Mary Elizabeth Winstead’s Huntress comes off as an afterthought in the movie. There were several times when her character would show up and I had to remind myself that she was an essential part of the plot. There’s clear evidence of this when the increased involvement of her character’s place in the story is too late in the game.
For all the praise that I gave for Yan’s direction, some of it can come off as a little too bombastic. The final action set-piece involving the whole team, and set in an abandon amusement park, is a jumbled mess. The steady stream of faceless bad guys started to come off as tedious and could’ve been done better with some wide shots and fewer cutaways.

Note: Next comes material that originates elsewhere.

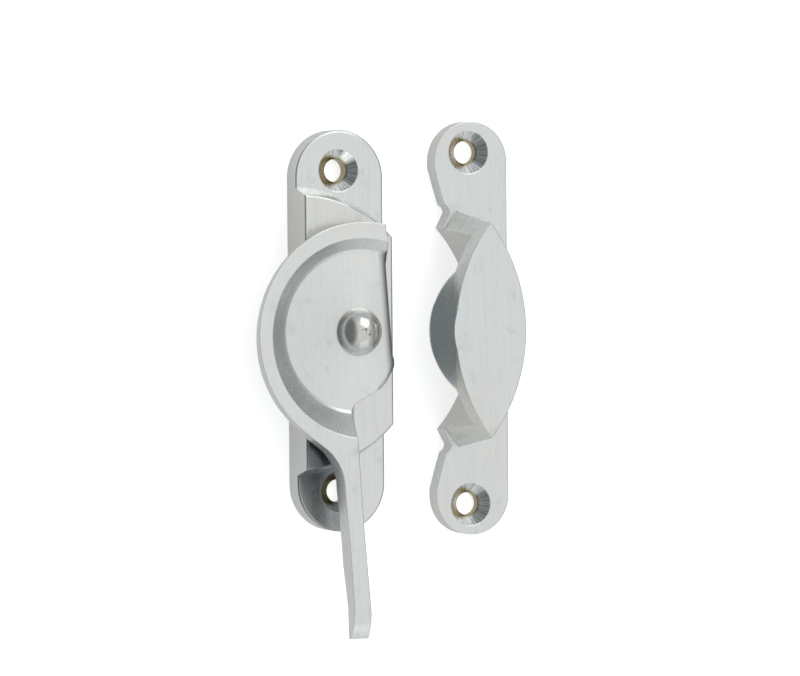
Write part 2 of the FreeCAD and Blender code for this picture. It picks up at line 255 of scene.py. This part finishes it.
def brushed_chrome(s):
    """Colour, roughness and height of satin chrome: fine grain along Y, faint clouds and marks."""
    clouds = s.noise(CLOUDS, detail=4)
    grain = s.noise(BRUSHING, detail=4, stretch=(1, 0.03, 1), rough=0.7)
    marks = s.ramp(s.noise(MARKS, detail=6, rough=0.65), 0.55, 0.70)
    color = s.mix(s.ramp(clouds, 0.3, 0.7), SATIN, SATIN_WARM)
    color = s.mix(s.ramp(grain, 0.35, 0.75, 0.0, 0.25), color, GRAIN_SHADE)
    color = s.mix(s.math("MULTIPLY", marks, 0.30), color, HANDLED)
    roughness = s.ramp(grain, 0.3, 0.7, 0.24, 0.34)
    return color, s.math("ADD", roughness, s.math("MULTIPLY", marks, 0.06)), grain


def worn_edges(s, rounded, color, roughness):
    """Edges rubbed brighter and smoother than the faces."""
    worn = s.edge_wear(rounded)
    color = s.mix(s.math("MULTIPLY", worn, 0.8), color, WORN_EDGE)
    return color, s.blend(s.math("MULTIPLY", worn, 0.6), roughness, 0.18)


def fine_bump(s, height, rounded):
    """The rounded normal with the finish's own height and a faint unevenness over it."""
    normal = s.bump(height, 0.10, 0.02 * MM, rounded)
    return s.bump(s.noise(UNEVEN, detail=2), 0.06, 0.03 * MM, normal)


def nearest_screw(s, screws):
    """Distance from the nearest screw axis, the direction away from it, and the hole radius."""
    pattern = [m for m in frame["record"]["mounts"] if m["name"] == screws][0]
    centre_x, centre_y, _ = pattern["pos_m"]
    half = pattern["dims"]["spacing_y_mm"] * MM / 2
    side = s.math("SIGN", s.math("SUBTRACT", s.split(s.place)[1], centre_y))
    near, outward = s.about(centre_x, s.math("ADD", s.math("MULTIPLY", side, half), centre_y))
    return near, outward, pattern["dims"]["hole_r_mm"] * MM


def painted_shade_by_lever(s, side):
    """Where to paint shade: 1 where nearby pieces close off that side of an upward face at the
    lever's end of the base and left of the lever, 0 in the open."""
    open_side = s.ramp(s.shelter(side, SHELTER_REACH), 0.70, 0.98)
    x, y, _ = s.split(s.place)
    lever_end = s.math("MULTIPLY", s.ramp(x, *LEVER_LEFT_FADE), s.ramp(y, *LEVER_END_FADE))
    facing_up = s.math("MULTIPLY", s.ramp(s.upward(), 0.3, 0.6), lever_end)
    return s.math("MULTIPLY", facing_up, s.math("SUBTRACT", 1.0, open_side))


def plate_plating(name, screws, painted_shade_side=None):
    """Satin chrome plate with polished countersinks that are worn to brass in their bores; where
    something overhangs it from the given side, painted shade darkens the plating."""
    s = Shader(bpy.data.materials.new(name))
    rounded = s.rounded_normal(EDGE_ROUND)
    color, roughness, height = brushed_chrome(s)
    near, outward, hole = nearest_screw(s, screws)
    lines = s.turning_lines(near, SINK_TURNING)
    chatter = s.ramp(s.noise(CHATTER_FINENESS, detail=5, over=outward), 0.45, 0.60)
    in_sink = s.math("MULTIPLY", s.ramp(near, *SINK_FADE), s.ramp(s.upward(), 0.93, 0.85))
    in_bore = s.ramp(s.math("SUBTRACT", near, hole), *BORE_FADE)
    turned = s.mix(s.math("MULTIPLY", chatter, 0.6), POLISHED, CHATTER)
    color = s.mix(in_bore, s.mix(in_sink, color, turned), BARE_BRASS)
    roughness = s.blend(in_sink, roughness, s.ramp(lines, 0.3, 0.7, 0.10, 0.18))
    height = s.blend(in_sink, height, s.math("ADD", lines, s.math("MULTIPLY", chatter, 2.0)))
    color, roughness = worn_edges(s, rounded, color, roughness)
    # painted shade where the lever and arm overhang the plate
    if painted_shade_side:
        color = s.mix(painted_shade_by_lever(s, painted_shade_side), color, PAINTED_SHADE)
    return s.finish(color, roughness, fine_bump(s, height, rounded),
                    brushed=s.math("MULTIPLY", in_sink, 0.4), tangent=outward)


def flat_side(s, centre):
    """1 over the band of the dish by its flat side, and how far toward that side a point lies."""
    x, y, _ = s.split(s.place)
    across = s.math("SUBTRACT", x, centre[0])
    along = s.math("SUBTRACT", y, centre[1])
    band = s.math("MULTIPLY", s.ramp(across, *FLAT_SIDE_FADE),
                  s.ramp(s.math("ABSOLUTE", y), *FLAT_SIDE_END_FADE))
    outward = s.math("ADD", s.math("MULTIPLY", across, math.cos(FLAT_SIDE_LEAN)),
                     s.math("MULTIPLY", along, math.sin(FLAT_SIDE_LEAN)))
    return band, outward


def arm_plating(name, centre):
    """Satin chrome with turning lines on the dish's floor, which rolls off at its flat side under a
    band of painted shade.
    """
    s = Shader(bpy.data.materials.new(name))
    color, roughness, height = brushed_chrome(s)
    radius, outward = s.about(*centre)
    band, to_side = flat_side(s, centre)
    rounded = s.rounded_normal(s.blend(band, EDGE_ROUND, FLAT_SIDE_ROUND))
    lines = s.turning_lines(radius, FLOOR_TURNING)
    level = s.ramp(s.upward(), 0.80, 0.95)
    in_dish = s.math("MULTIPLY", s.ramp(radius, DISH_RIM, DISH_FLOOR),
                     s.ramp(s.upward(), 0.2, 0.4))
    on_floor = s.math("MULTIPLY", in_dish, level)
    height = s.blend(in_dish, height, s.blend(level, 0.5, lines))
    roughness = s.blend(on_floor, roughness, s.ramp(lines, 0.3, 0.7, 0.22, 0.32))
    color, roughness = worn_edges(s, rounded, color, roughness)
    # painted shade along the dish's flat side, darkest toward its edge
    painted_shade_band = s.math("MULTIPLY", band, s.ramp(to_side, *FLAT_SIDE_PAINTED_SHADE_FADE, 0.0, 0.8))
    color = s.mix(painted_shade_band, color, PAINTED_SHADE)
    return s.finish(color, roughness, fine_bump(s, height, rounded),
                    brushed=s.math("MULTIPLY", on_floor, 0.75), tangent=outward)


def polished_plating(name, centre):
    """Polished turned chrome that thins to a brassy tint, with a rough, scratched mark at the crown
    painted dark as a reflection of the camera.
    """
    s = Shader(bpy.data.materials.new(name))
    radius, outward = s.about(*centre)
    # the crown mark: its dark colour is a painted reflection of the camera, its roughness and
    # scratches a real scuff
    scuff_and_reflection = s.math("MULTIPLY", s.ramp(radius, *CROWN_MARK_FADE),
                   s.ramp(s.noise(CROWN_MARK_GRAIN), 0.45, 0.6))
    brassy = s.ramp(s.noise(BRASS_CLOUDS), 0.35, 0.65, 0.1, 0.6)
    color = s.mix(scuff_and_reflection, s.mix(brassy, DOME_CHROME, DOME_BRASSY), CAMERA_REFLECTION_DARK)
    roughness = s.math("ADD", s.ramp(s.noise(DOME_CLOUDS, detail=3), 0.35, 0.7, 0.16, 0.24),
                       s.math("MULTIPLY", scuff_and_reflection, 0.2))
    lines = s.turning_lines(radius, DOME_TURNING)
    normal = s.bump(lines, 0.08, 0.02 * MM, s.rounded_normal(DOME_EDGE_ROUND))
    normal = s.bump(s.math("MULTIPLY", scuff_and_reflection, s.noise(SCRATCHES)), 0.6, 0.08 * MM, normal)
    return s.finish(color, roughness, normal, brushed=0.6, tangent=outward)


def plain_brass(name):
    """Stamped brass with a blanked, slightly tarnished face."""
    s = Shader(bpy.data.materials.new(name))
    tarnish = s.ramp(s.noise(BRASS_CLOUDS, detail=5), 0.35, 0.65)
    color = s.mix(tarnish, BRASS, TARNISHED_BRASS)
    roughness = s.ramp(tarnish, 0.0, 1.0, 0.24, 0.45)
    blanked = s.noise(BLANKING, detail=3)
    normal = s.bump(blanked, 0.15, 0.02 * MM, s.rounded_normal(WASHER_EDGE_ROUND))
    return s.finish(color, roughness, normal)


def spring_steel(name):
    """Oiled blue-grey spring steel with rolling lines."""
    s = Shader(bpy.data.materials.new(name))
    lines = s.noise(ROLLING, detail=3, stretch=(1, 0.05, 1))
    color = s.mix(s.ramp(lines, 0.35, 0.65), OILED_STEEL, STEEL)
    roughness = s.ramp(lines, 0.3, 0.7, 0.22, 0.4)
    normal = s.bump(lines, 0.2, 0.02 * MM, s.rounded_normal(WASHER_EDGE_ROUND))
    return s.finish(color, roughness, normal)


def floor_paper(name):
    """Matt near-white paper on a light table: its own glow keeps it white, and it shows darker in
    the metal than it does to the camera."""
    s = Shader(bpy.data.materials.new(name))
    tooth = s.noise(PAPER_GRAIN, detail=4)
    mirrored = s.node("ShaderNodeLightPath").outputs["Is Glossy Ray"]
    color = s.mix(s.ramp(tooth, 0.3, 0.7), PAPER_TOOTH, PAPER)
    color = s.mix(mirrored, color, PAPER_MIRRORED)
    normal = s.node("ShaderNodeNewGeometry").outputs["Normal"]
    glow = s.ramp(mirrored, 0.0, 1.0, PAPER_GLOW, PAPER_GLOW_MIRRORED)
    return s.finish(color, 0.9, s.bump(tooth, 0.05, 0.05 * MM, normal), metallic=0.0,
                    **{"Emission Color": (1.0, 1.0, 1.0), "Emission Strength": glow})


# ---------------------------------------------------------------- pieces

pivot = [j for j in frame["joints"] if j["name"] == "arm_turn"][0]["pos_m"][:2]
looks = {
    "base_plate": plate_plating("base_plating", "base_screws", painted_shade_side=KEEPER_SIDE),
    "cam_arm": arm_plating("arm_plating", pivot),
    "keeper_plate": plate_plating("keeper_plating", "keeper_screws"),
    "pivot_rivet": polished_plating("polished_plating", pivot),
    "thrust_washer": plain_brass("washer_brass"),
    "tail_washer": plain_brass("tail_brass"),
    "spring_washer": spring_steel("spring_steel"),
}
for node, material in looks.items():
    piece = frame["nodes"][node]
    piece.data.materials.clear()
    piece.data.materials.append(material)


# ---------------------------------------------------------------- floor, light and camera

FLOOR_HALF = 1.2
FLOOR_DROP = 0.02 * MM
PANEL_SIZE = 0.60
PANEL_AIM = Vector((10 * MM, 0, 0))
SKY_POWER = 0.91
SKY_DARK = (0.10, 0.12, 0.125)
# where the bright strip darkens toward -X and +X, and how far
SKY_LEFT_FADE = (-0.24, -0.56)
SKY_LEFT_DARK = 0.85
SKY_RIGHT_FADE = (0.62, 0.92)
SKY_RIGHT_DARK = 0.65
# height in the sky, from the horizon to overhead, and the colour there
SKY_LEVELS = [
    (0.00, (0.52, 0.56, 0.58)),
    (0.30, (0.62, 0.66, 0.69)),
    (0.60, (0.78, 0.82, 0.84)),
    (0.85, (0.91, 0.94, 0.95)),
    (1.00, (0.95, 0.97, 0.98)),
]


def make_floor():
    """A wide sheet just under the part's mounting face."""
    mesh = bpy.data.meshes.new("floor")
    corners = [(-FLOOR_HALF, -FLOOR_HALF, -FLOOR_DROP), (FLOOR_HALF, -FLOOR_HALF, -FLOOR_DROP),
               (FLOOR_HALF, FLOOR_HALF, -FLOOR_DROP), (-FLOOR_HALF, FLOOR_HALF, -FLOOR_DROP)]
    mesh.from_pydata(corners, [], [(0, 1, 2, 3)])
    floor = bpy.data.objects.new("floor", mesh)
    floor.data.materials.append(floor_paper("floor_paper"))
    bpy.context.collection.objects.link(floor)


def make_sky():
    """Soft surround: a broad bright strip overhead, running along Y, between darker sides: one
    behind the lever (-X) and a lighter one beyond the keeper (+X)."""
    s = Shader(bpy.data.worlds.new("surround"))
    x, _, z = s.split(s.coordinates["Generated"])
    ramp = s.node("ShaderNodeValToRGB")
    s.feed(ramp.inputs[0], z)
    stops = ramp.color_ramp.elements
    for stop, (level, color) in zip(stops, (SKY_LEVELS[0], SKY_LEVELS[-1])):
        stop.position = level
        stop.color = (*color, 1)
    for level, color in SKY_LEVELS[1:-1]:
        stops.new(level).color = (*color, 1)
    behind_lever = s.ramp(x, *SKY_LEFT_FADE, 0.0, SKY_LEFT_DARK)
    beyond_keeper = s.ramp(x, *SKY_RIGHT_FADE, 0.0, SKY_RIGHT_DARK)
    color = s.mix(s.math("MAXIMUM", behind_lever, beyond_keeper), ramp.outputs[0], SKY_DARK)
    back = s.node("ShaderNodeBackground")
    s.feed(back.inputs["Color"], color)
    s.feed(back.inputs["Strength"], SKY_POWER)
    out = s.node("ShaderNodeOutputWorld")
    s.tree.links.new(back.outputs[0], out.inputs["Surface"])
    bpy.context.scene.world = s.owner


def make_panel(name, place, power):
    """A square soft light aimed at the middle of the part."""
    data = bpy.data.lights.new(name, "AREA")
    data.shape = "SQUARE"
    data.size = PANEL_SIZE
    data.energy = power
    lamp = bpy.data.objects.new(name, data)
    lamp.location = place
    lamp.rotation_euler = (PANEL_AIM - Vector(place)).to_track_quat("-Z", "Y").to_euler()
    bpy.context.collection.objects.link(lamp)


def make_camera(target, back, distance, roll_deg, lens):
    """Camera looking along -back at the target, with picture-up near row +Y."""
    back = Vector(back).normalized()
    up = (Vector((0, 1, 0)) - back * back.y).normalized()
    right = up.cross(back)
    turn = Matrix.Rotation(math.radians(roll_deg), 3, back)
    axes = Matrix((turn @ right, turn @ up, back)).transposed()
    data = bpy.data.cameras.new("camera")
    data.lens = lens
    data.sensor_width = 36.0
    data.clip_start = 0.01
    camera = bpy.data.objects.new("camera", data)
    camera.matrix_world = Matrix.Translation(Vector(target) + back * distance) @ axes.to_4x4()
    bpy.context.collection.objects.link(camera)
    bpy.context.scene.camera = camera


make_floor()
make_sky()
make_panel("top_panel", (0.28, 0.60, 0.60), power=1.2)
make_panel("low_panel", (0.28, -0.75, 0.40), power=0.3)
make_camera(target=(9.75 * MM, -1.26 * MM, 6 * MM), back=(-0.402, 0.0296, 0.915),
            distance=657 * MM, roll_deg=-0.43, lens=179.6)
bpy.context.scene.view_settings.view_transform = "Standard"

One thing that was very perplexing to me was the need for a needle drop soundtrack. Suicide Squad was victim to this, and Birds of Prey (Was The Long Title Really Necessary?) started to follow suit halfway through the movie. The tunes in the earlier part of the film really drove home the level of “coolness” but the music started to wear out its welcome when it seemed like someone had later decided to hit shuffle on the player.
The movie is violent but fits the tone of the plot. It’s not gratuitous and the concoction of comedy shows that WB is finally willing to adopt Marvel’s formula with a bit more of an “R” rated flair. The contained story within the film’s world is the route WB seems to be taking and maybe that’s their best choice for now.